И все-таки он решился!
Он поклялся себя, что это будет единственной попыткой, что он все преодолеет, но на третий день голодания Николай сорвался. В отместку организм наказал его приступом холецистита в купе с панкреатитом, две недели Николай сидел на строжайшей диете, принимал лекарства, и чувствовал, что теряет силы, теряет их с каждым днем, да нет — с каждым часом, каждой минутой, каждым мгновением.
И именно это субъективное ощущение потерянного времени, возникшее после того самого, решающего разговора с женой, позволило Николаю собраться с силами еще раз.
Когда последняя капельница была прокапана, а врачи и медсестры получили свою толику благодарности, Николай, который предпочитал долгое время не думать о провале, принялся анализировать причины срыва.

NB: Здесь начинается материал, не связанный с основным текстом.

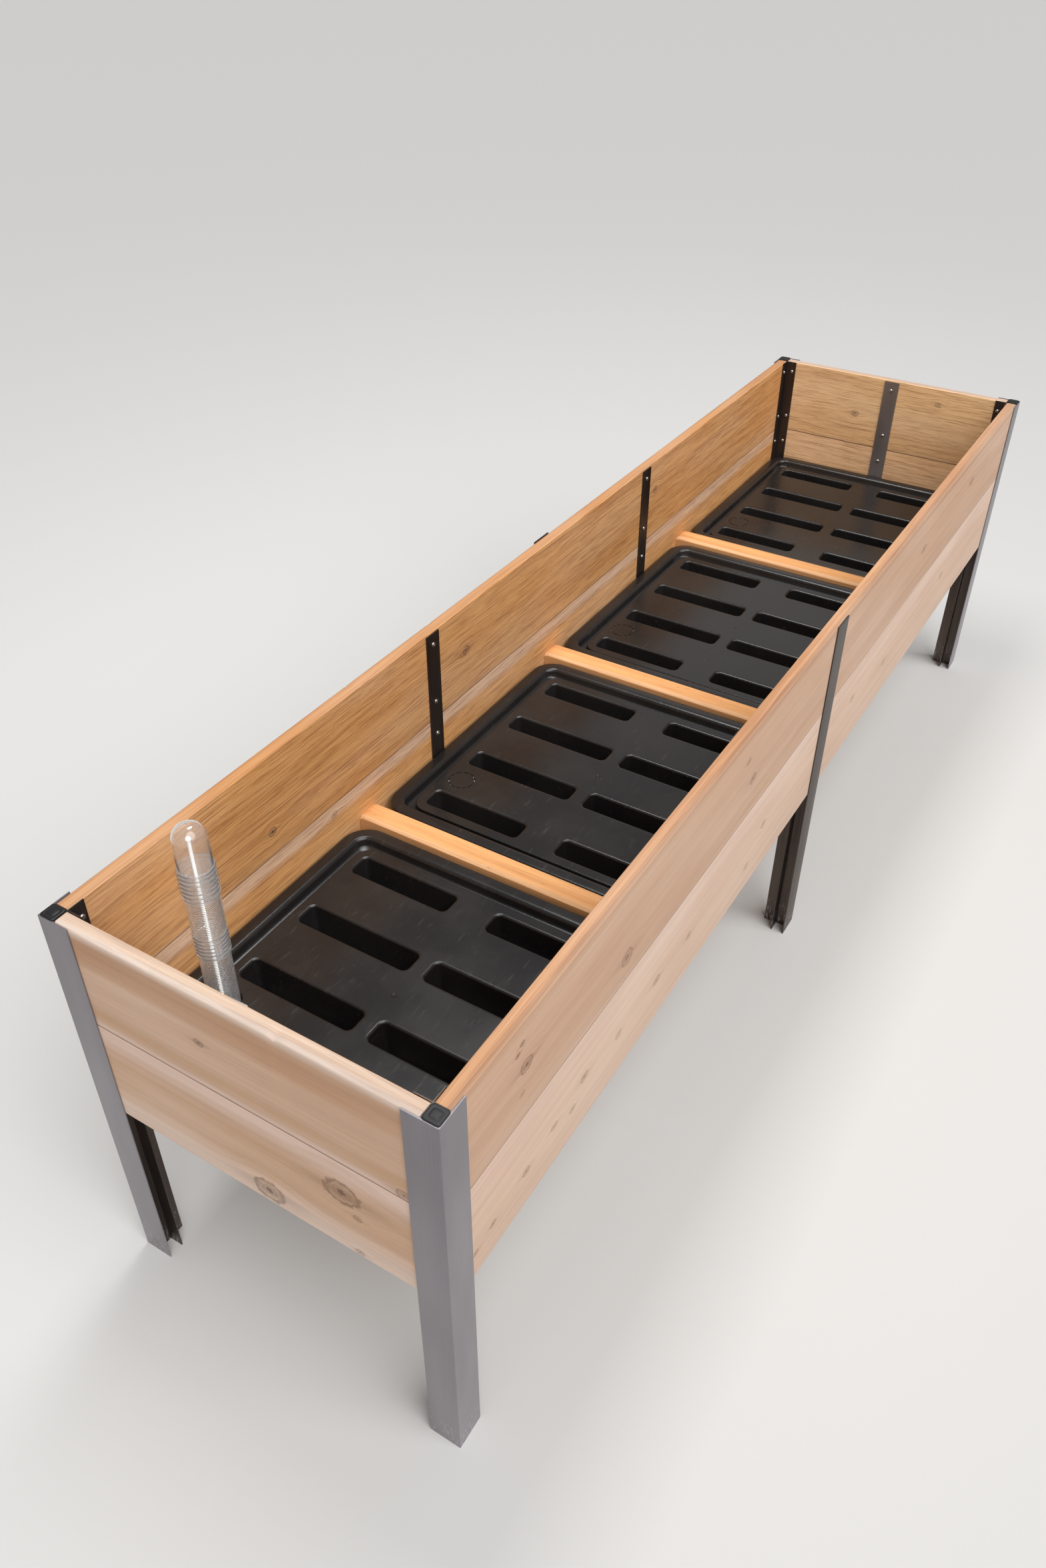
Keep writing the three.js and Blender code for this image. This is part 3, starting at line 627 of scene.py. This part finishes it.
def add_boards():
    # The tops of the end walls are paler than those of the long walls: painted light. Each top's second tone
    # lies on its rounded outer arris as painted light and shade.
    lit_pale_top = (tint(220, 192, 168), tint(218, 200, 186))
    warm_top = (tint(210, 160, 120), tint(182, 142, 112))
    back_top = (tint(203, 148, 98), tint(198, 142, 94))
    walls = [("front", FRONT_TONES, INSIDE_TONES, warm_top), ("back", FRONT_TONES, INSIDE_TONES, back_top),
             ("left", LEFT_LIT_TONES, INSIDE_TONES, lit_pale_top),
             ("right", FRONT_TONES, RIGHT_INSIDE_LIT_TONES, lit_pale_top)]
    number = 1
    for side, tones, inside_tones, (top, outer_top) in walls:
        for row in ("lower", "upper"):
            node = f"{side}_{row}_board"
            material = cedar(f"cedar_{side}_{row}", tones, inside_tones, KNOTS[node], top, outer_top)
            add_board(node, number, material)
            number += 1


# ---- joists, slats and rails

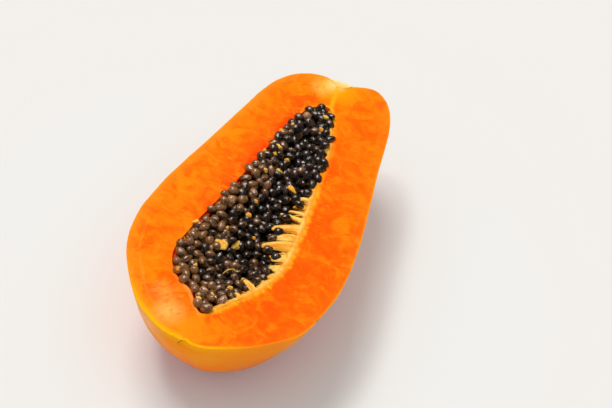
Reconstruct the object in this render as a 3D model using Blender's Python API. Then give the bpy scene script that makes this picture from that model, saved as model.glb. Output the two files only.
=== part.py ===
"""Half of a ripe papaya, cut lengthwise and lying on its skin with the cut side up.

The fruit lies along +Y, blossom end first and stem end last. Every surface is a bowl
hung from the cut plane: a right rim, a floor line and a left rim run from pole to pole,
and the bowl's sections swing smoothly from one to the next. The flesh is the bowl of
the skin around the bowl of the seed cavity, and the lining and the seed mass are the
same cavity drawn in towards its middle.
"""

import math

import bmesh
import bpy
from mathutils import Vector, noise

# Driving dimensions, in metres.
LENGTH = 0.2525           # blossom pole to the mouth of the stem socket
HALF_WIDTH = 0.070        # fruit axis to the widest point of the rim
DEPTH = 0.0735            # cut plane to the keel, before the resting spot is flattened
KEEL_SHIFT = 0.006        # how far the keel swings to the right at the blossom end
KEEL_SWING = 0.6          # share of the length over which the keel comes back
FLAT_SPOT = 0.0015        # how much the keel is flattened where the half rests
CAVITY_START = 0.0227     # blossom pole to the cavity's lower tip
CAVITY_LENGTH = 0.2063    # tip to tip
CAVITY_HALF_WIDTH = 0.034
CAVITY_DEPTH = 0.038
CAVITY_OFFSET = 0.0016    # the cavity sits this far to the right of the fruit's axis
LINING = 0.0024           # thickness of the fibrous lining
FIT_GAP = 0.0003          # between pieces that touch
STEM_RADIUS = 0.0078      # of the stem base, and of the socket that it fills
STEM_DEPTH = 0.0046       # how far the stem base reaches into the flesh
STEM_CROWN = 0.0012       # how far its trimmed end stands out of the socket

# Shape of the sections.
WALL_TUCK = 0.23          # how strongly the skin leans in below the cut edge
LOBES = 5                 # a papaya grows from five seed leaves
LOBE_RELIEF = 0.014       # ridge height on the skin, as a share of its radius
CORNER_RELIEF = 0.09      # how far the five corners of the cavity reach out
RIGHT_SLOPE = 0.85        # how strongly the cavity's right wall slopes in from the cut

# Heap of seeds.
HEAP_EDGE = 0.0010        # how far below the cut the heap meets the left wall
HEAP_CROWN = 0.0012       # how far the full part of the heap stands above the cut
HEAP_VALLEY = 0.20        # depth of the valley along its middle, of the cavity's own
VALLEY_ACROSS = -0.05     # place of the valley, as a share of the cavity's half width
VALLEY_SPREAD = 0.30
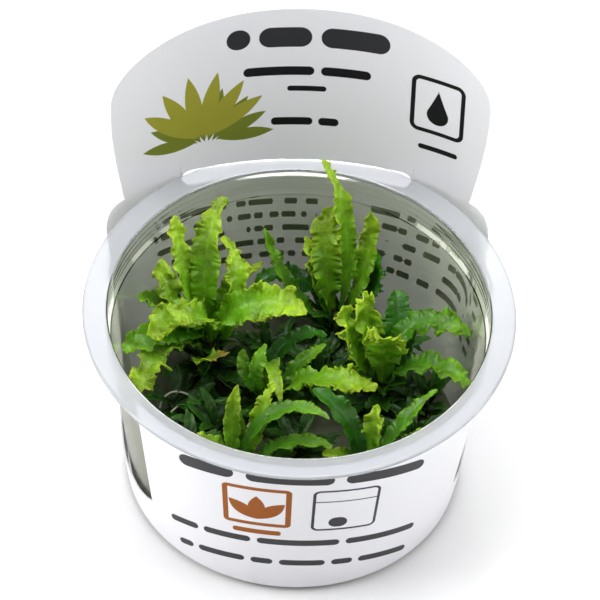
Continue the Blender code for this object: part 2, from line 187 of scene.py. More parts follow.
cup_plastics = [
    make_plastic("clear moulded plastic", "#F9FDEC", 1.0, 0.03, 0.15),
    make_plastic("scuffed rim plastic", "#E2E4E9", 0.6, 0.14, 0.5),
    # In the side windows the roughness is the scuff, and the grey-olive tint is painted shade.
    make_plastic("scuffed wall plastic", "#CCD0B6", 1.0, 0.32, 0.2),
    make_plastic("thick foot plastic", "#8A8F6C", 0.9, 0.1, 0.3),
]

# %% [markdown]
# ## The cup
# The real cup is one thin shell with a rounded foot, a wall that leans out, a small ledge that stops
# stacked cups from jamming, a straight neck and a flat rim that a lid is sealed to. It could be lathed
# from a drawn profile. Here it is made as by hand: a filled circle is the floor, and the whole face is
# extruded and resized again and again, up the outside, over the rim and down the inside, so it closes
# by itself. An extra ring close to each rounded edge keeps the flat beside it flat, so it mirrors the
# studio as one clean plane.

# %% Cup sizes
CUP_HEIGHT = 54.5 * MM
FLANGE_RADIUS = 50.0 * MM
FLANGE_THICKNESS = 1.1 * MM
MOUTH_RADIUS = 44.6 * MM
MOUTH_RING = 44.9 * MM
NECK_RADIUS = 44.75 * MM
NECK_INSIDE = NECK_RADIUS - 0.6 * MM
LEDGE_HEIGHT = 47.6 * MM
LEDGE_FOOT = LEDGE_HEIGHT - 1.0 * MM
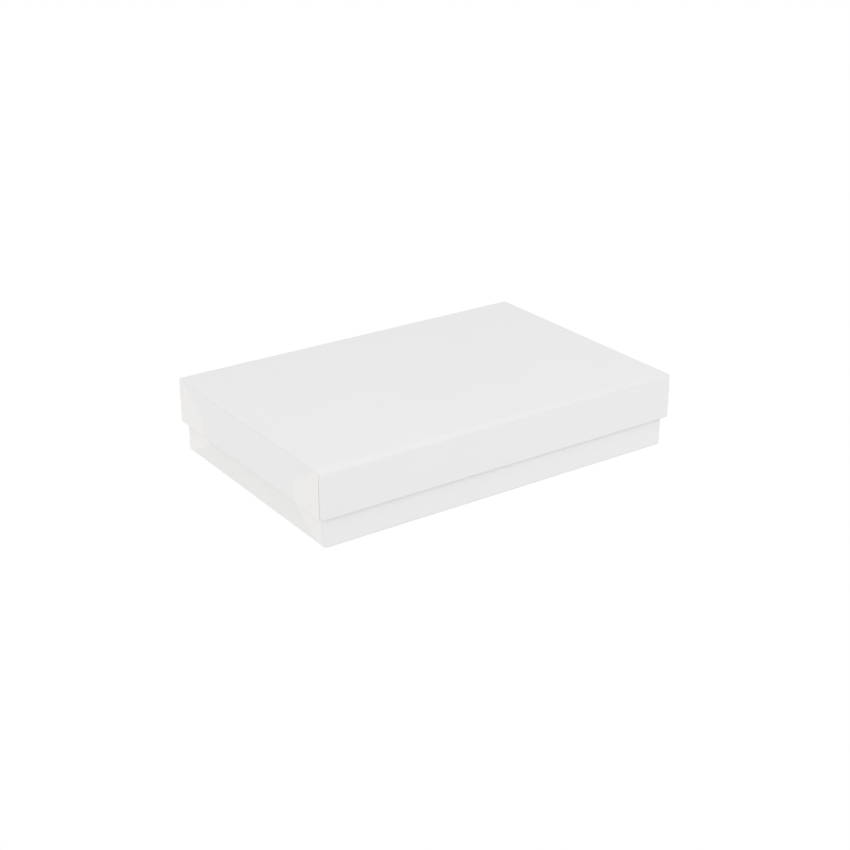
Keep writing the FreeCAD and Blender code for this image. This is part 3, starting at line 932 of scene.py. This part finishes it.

Дети? Жена? Теща! Итак, представим себе картину: два человека в достаточно замкнутом пространстве квартиры на пятом этаже стандартной девятиэтажки. Один из них голодает. Второй посвятил последний (пенсионный) период жизни приготовлению пищи. Кухня превращается в конвейер. Дом постоянно наполняется запахами чего-то вкусного и ароматного. Кроме того, Николаю пять раз сообщалось, что уже приготовлено поесть, дважды по пять раз у него интересовались, когда он соизволит покушать то, что уставшая старушка горбатясь у плиты сумела «наварганить», а все ответы типа того, что он голодает и что у него нет никакого желания ничего кушать, натыкались на стену глухого непонимания, даже более того, активного неприятия. Он и кушать начал после того, как старушка устроила форменную истерику со слезами, обвинив зятя в том, что он ее не уважает, и намеренно игнорирует приготовленную пищу. Кроме того, Николай с ужасом отметил, сколько времени человек может тратить на еду! Клара Львовна (а именно так звали тещу) кушала всегда медленно и основательно. И делала это по пять-шесть раз на день, причем так, что из открытой кухни ароматы еды почти мгновенно распространялись по всей квартире. Какое-то время старушка вынуждена была тратить на бесцельный просмотр телевизора, но, чтобы цель все-таки появилась, телевизор был установлен на кухне, и теперь готовка и прием пищи шли под постоянное сопровождение почти круглосуточного вещания.